§ TASK TO CARRY OUT:
Only one span of the listing below is wanted: the lines from the one with "into the underside." through the one with "imported = [obj", reproduced exactly, both ends kept.

§ SUPPLIED RECORDS:
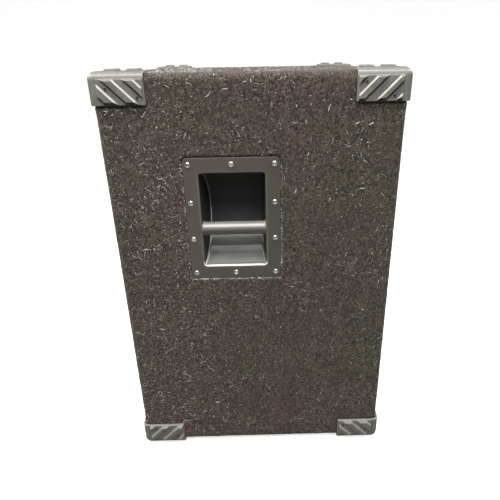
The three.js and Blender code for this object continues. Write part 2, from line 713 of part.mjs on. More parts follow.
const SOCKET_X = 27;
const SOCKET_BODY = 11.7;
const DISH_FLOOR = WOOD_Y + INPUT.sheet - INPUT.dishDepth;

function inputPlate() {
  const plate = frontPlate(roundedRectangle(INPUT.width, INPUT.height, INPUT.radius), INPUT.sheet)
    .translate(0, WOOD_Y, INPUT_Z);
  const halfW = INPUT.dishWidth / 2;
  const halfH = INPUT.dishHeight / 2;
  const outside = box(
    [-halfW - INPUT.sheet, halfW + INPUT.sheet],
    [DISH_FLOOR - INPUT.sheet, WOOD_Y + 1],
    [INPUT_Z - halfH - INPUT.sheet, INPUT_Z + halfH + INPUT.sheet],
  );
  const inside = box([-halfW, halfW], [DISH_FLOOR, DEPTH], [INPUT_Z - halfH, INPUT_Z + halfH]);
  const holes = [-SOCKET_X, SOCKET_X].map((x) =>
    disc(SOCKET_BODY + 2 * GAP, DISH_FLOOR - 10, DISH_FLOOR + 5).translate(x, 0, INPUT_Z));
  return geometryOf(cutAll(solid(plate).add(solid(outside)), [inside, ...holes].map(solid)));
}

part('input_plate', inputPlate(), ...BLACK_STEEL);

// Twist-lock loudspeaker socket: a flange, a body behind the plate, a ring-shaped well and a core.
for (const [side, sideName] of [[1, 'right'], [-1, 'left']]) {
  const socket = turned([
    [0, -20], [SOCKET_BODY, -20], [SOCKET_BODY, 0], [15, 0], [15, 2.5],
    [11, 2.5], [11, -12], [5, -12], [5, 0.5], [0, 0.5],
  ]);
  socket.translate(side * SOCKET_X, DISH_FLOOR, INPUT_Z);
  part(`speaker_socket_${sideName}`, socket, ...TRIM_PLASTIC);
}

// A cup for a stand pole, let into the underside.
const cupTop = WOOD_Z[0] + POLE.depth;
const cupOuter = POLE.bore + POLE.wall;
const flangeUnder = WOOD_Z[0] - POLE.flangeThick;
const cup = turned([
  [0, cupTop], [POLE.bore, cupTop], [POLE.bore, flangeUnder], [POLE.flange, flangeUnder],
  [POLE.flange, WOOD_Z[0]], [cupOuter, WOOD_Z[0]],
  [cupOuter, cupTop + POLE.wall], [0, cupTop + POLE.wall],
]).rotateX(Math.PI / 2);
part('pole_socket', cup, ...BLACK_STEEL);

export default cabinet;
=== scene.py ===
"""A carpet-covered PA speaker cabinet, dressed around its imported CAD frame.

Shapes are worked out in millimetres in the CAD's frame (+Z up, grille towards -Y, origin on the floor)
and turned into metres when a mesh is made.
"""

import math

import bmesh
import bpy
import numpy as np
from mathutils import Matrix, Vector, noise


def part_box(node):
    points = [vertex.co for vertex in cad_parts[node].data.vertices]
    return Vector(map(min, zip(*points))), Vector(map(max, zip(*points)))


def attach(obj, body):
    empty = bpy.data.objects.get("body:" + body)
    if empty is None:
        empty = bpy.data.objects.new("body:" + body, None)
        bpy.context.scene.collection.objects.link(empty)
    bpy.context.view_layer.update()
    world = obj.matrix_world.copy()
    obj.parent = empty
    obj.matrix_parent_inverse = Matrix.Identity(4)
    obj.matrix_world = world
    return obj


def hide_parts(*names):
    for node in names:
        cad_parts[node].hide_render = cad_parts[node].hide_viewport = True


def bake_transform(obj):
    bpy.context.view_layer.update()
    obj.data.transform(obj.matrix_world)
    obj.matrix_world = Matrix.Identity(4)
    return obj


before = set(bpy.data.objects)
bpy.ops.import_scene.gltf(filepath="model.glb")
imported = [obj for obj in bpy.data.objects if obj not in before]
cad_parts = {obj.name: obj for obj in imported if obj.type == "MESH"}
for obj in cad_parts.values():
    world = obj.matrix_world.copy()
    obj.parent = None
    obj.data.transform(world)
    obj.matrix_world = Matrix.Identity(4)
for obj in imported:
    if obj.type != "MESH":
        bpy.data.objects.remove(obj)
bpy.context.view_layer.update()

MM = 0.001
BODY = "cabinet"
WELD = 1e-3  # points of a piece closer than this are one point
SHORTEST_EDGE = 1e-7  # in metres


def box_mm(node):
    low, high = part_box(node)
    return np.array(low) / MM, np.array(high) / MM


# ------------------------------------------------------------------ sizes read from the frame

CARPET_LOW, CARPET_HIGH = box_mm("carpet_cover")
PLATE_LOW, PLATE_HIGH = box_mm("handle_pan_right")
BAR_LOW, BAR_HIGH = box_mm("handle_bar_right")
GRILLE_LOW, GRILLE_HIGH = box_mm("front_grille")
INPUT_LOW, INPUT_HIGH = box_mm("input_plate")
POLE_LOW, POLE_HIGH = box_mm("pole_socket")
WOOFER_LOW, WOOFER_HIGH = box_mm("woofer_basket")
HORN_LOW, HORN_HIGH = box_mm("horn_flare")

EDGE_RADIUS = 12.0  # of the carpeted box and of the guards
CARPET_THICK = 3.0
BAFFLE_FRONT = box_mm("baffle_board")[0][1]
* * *
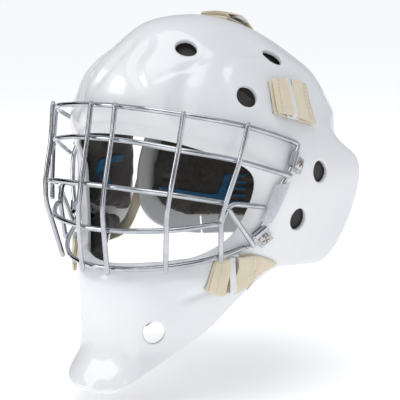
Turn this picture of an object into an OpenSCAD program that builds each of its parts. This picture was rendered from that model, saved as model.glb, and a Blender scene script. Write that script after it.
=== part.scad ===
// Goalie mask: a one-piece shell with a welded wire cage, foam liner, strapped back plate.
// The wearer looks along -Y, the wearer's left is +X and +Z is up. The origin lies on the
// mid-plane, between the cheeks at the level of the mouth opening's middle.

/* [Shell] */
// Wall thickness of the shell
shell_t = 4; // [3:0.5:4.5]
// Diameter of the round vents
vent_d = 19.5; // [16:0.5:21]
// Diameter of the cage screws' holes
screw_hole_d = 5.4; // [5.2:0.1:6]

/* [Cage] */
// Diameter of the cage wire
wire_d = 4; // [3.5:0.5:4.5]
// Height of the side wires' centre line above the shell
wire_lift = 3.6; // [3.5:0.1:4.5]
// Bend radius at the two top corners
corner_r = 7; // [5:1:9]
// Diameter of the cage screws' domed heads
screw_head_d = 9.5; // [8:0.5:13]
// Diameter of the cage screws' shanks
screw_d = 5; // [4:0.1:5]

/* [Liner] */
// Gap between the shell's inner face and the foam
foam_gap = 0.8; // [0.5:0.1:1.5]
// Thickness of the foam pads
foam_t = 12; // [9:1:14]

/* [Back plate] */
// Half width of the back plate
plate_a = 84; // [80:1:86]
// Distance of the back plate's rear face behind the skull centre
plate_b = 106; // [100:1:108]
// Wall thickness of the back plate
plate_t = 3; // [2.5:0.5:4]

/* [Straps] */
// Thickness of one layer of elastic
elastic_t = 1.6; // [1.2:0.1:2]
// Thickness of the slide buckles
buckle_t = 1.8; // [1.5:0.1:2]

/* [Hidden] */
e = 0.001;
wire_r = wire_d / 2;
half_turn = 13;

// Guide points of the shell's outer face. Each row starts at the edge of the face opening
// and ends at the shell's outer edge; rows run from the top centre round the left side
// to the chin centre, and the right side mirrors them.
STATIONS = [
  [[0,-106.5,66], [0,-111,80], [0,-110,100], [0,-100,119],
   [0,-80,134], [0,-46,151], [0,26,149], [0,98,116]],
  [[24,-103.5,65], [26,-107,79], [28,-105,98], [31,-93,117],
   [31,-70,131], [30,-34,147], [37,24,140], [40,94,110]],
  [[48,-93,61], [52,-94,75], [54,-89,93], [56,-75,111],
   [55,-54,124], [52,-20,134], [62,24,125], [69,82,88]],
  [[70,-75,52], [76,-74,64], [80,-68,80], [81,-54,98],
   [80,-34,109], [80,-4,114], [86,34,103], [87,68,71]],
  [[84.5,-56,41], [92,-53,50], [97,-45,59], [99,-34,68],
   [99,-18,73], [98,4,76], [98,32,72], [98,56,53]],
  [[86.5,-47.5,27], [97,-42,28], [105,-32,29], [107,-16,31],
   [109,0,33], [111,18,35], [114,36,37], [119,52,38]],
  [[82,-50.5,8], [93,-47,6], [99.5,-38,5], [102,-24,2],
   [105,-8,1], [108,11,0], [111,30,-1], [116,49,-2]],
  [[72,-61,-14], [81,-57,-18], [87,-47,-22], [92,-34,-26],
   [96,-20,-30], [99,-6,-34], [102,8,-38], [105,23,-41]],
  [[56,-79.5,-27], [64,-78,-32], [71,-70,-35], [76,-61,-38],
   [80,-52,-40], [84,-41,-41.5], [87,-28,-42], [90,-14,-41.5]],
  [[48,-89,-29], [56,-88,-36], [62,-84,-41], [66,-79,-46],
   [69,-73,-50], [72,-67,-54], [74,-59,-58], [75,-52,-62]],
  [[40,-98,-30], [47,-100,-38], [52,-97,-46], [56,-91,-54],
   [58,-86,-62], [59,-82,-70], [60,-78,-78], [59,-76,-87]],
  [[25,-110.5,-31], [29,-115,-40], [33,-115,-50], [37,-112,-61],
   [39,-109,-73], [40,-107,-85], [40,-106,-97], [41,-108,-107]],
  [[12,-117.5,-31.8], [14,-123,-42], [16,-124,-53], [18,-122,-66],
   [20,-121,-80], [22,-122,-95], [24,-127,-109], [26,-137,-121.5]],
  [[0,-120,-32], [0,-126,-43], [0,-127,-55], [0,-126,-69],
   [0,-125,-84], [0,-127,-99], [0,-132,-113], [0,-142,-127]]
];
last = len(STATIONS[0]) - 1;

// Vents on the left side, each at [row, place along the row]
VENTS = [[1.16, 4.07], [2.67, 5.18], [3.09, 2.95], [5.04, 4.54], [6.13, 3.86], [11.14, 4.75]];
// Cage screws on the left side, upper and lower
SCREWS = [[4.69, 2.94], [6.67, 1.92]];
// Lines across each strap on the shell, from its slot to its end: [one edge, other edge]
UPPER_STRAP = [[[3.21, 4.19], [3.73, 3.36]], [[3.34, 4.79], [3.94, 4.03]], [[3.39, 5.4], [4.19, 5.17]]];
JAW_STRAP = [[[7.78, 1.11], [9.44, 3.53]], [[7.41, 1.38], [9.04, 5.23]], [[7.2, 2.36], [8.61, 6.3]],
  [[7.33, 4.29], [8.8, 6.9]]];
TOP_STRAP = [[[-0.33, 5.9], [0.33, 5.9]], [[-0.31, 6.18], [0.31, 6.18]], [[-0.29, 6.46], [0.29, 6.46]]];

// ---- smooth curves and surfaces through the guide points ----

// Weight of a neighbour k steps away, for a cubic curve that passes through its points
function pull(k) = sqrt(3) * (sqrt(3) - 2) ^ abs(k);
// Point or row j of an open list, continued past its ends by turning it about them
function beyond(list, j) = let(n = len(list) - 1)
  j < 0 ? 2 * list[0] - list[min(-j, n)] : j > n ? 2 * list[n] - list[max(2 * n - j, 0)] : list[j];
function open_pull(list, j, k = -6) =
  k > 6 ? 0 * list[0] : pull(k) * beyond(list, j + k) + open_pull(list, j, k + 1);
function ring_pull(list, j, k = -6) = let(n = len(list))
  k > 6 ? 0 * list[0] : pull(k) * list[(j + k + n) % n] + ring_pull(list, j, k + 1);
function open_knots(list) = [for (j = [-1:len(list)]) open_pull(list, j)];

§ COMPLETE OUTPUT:
// A cup for a stand pole, let into the underside.
const cupTop = WOOD_Z[0] + POLE.depth;
const cupOuter = POLE.bore + POLE.wall;
const flangeUnder = WOOD_Z[0] - POLE.flangeThick;
const cup = turned([
  [0, cupTop], [POLE.bore, cupTop], [POLE.bore, flangeUnder], [POLE.flange, flangeUnder],
  [POLE.flange, WOOD_Z[0]], [cupOuter, WOOD_Z[0]],
  [cupOuter, cupTop + POLE.wall], [0, cupTop + POLE.wall],
]).rotateX(Math.PI / 2);
part('pole_socket', cup, ...BLACK_STEEL);

export default cabinet;
=== scene.py ===
"""A carpet-covered PA speaker cabinet, dressed around its imported CAD frame.

Shapes are worked out in millimetres in the CAD's frame (+Z up, grille towards -Y, origin on the floor)
and turned into metres when a mesh is made.
"""

import math

import bmesh
import bpy
import numpy as np
from mathutils import Matrix, Vector, noise


def part_box(node):
    points = [vertex.co for vertex in cad_parts[node].data.vertices]
    return Vector(map(min, zip(*points))), Vector(map(max, zip(*points)))


def attach(obj, body):
    empty = bpy.data.objects.get("body:" + body)
    if empty is None:
        empty = bpy.data.objects.new("body:" + body, None)
        bpy.context.scene.collection.objects.link(empty)
    bpy.context.view_layer.update()
    world = obj.matrix_world.copy()
    obj.parent = empty
    obj.matrix_parent_inverse = Matrix.Identity(4)
    obj.matrix_world = world
    return obj


def hide_parts(*names):
    for node in names:
        cad_parts[node].hide_render = cad_parts[node].hide_viewport = True


def bake_transform(obj):
    bpy.context.view_layer.update()
    obj.data.transform(obj.matrix_world)
    obj.matrix_world = Matrix.Identity(4)
    return obj


before = set(bpy.data.objects)
bpy.ops.import_scene.gltf(filepath="model.glb")
imported = [obj for obj in bpy.data.objects if obj not in before]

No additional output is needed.